Think You’ve Sussed It? Think Again

After putting the players in place and narrowing down the plot, their next task is making the movie, y’know, good. Fans expect Endgame to not just match the surprises and emotional impact of Infinity War, but to exceed them. In order to accomplish this, an ability to subvert a savvy, modern audience’s expectations is required.

“I think the reason that Infinity War worked well, particularly at the end, is because so many people know movie narratives. They knew that Thor was going to take him out,” said Stephen McFeely. “We gave him an entire arc where he’s going to get (Stormbreaker) and that’s how it’s going to work because that’s how it works. ‘We know this, I’ve seen this movie.’ He fails. ‘Are you kidding me? What?’ The Russos are very big on this, subverting expectation and using your narrative experience against you.”

Aside from a familiarity of movie tropes, audiences now use social media and websites like Reddit to bounce fan theories off each other.

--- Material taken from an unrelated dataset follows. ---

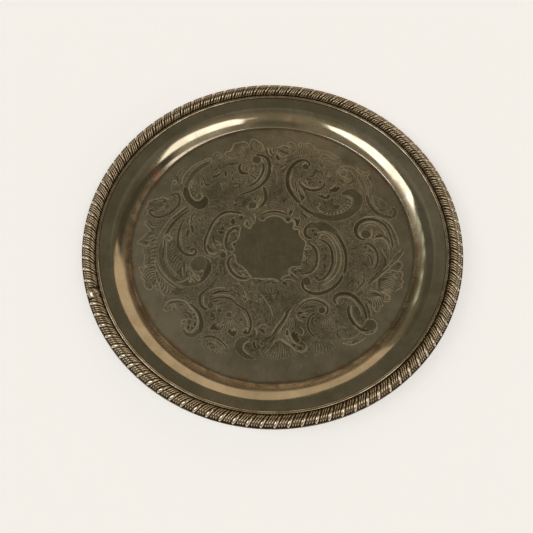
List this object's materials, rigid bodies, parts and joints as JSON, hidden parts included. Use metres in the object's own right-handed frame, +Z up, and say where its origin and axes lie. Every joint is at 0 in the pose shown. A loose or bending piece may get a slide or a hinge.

Does subverting expectation also mean paying attention to online chatter? To an extent. While Markus and McFeely do follow some fan theories — yes, they know all about Ant-Man and the Thanus — they don’t get lost in them.

When asked about how much they’ve read, Markus responded, “We’re so busy tracking the actual thing that it’s hard to go, ‘Hang on, I have to pause this and find out what someone else thinks I oughta do with Captain America.’ You dip in and then step away.” It helps that neither is on Twitter to read theories about whether Endgame ends with Goose the Flerken putting Thanos in his tummy. But the answer to that is a very solid ‘probably not’.

Endgame hits screens in Australia on April 24, the UK on April 25 and the US on April 26th.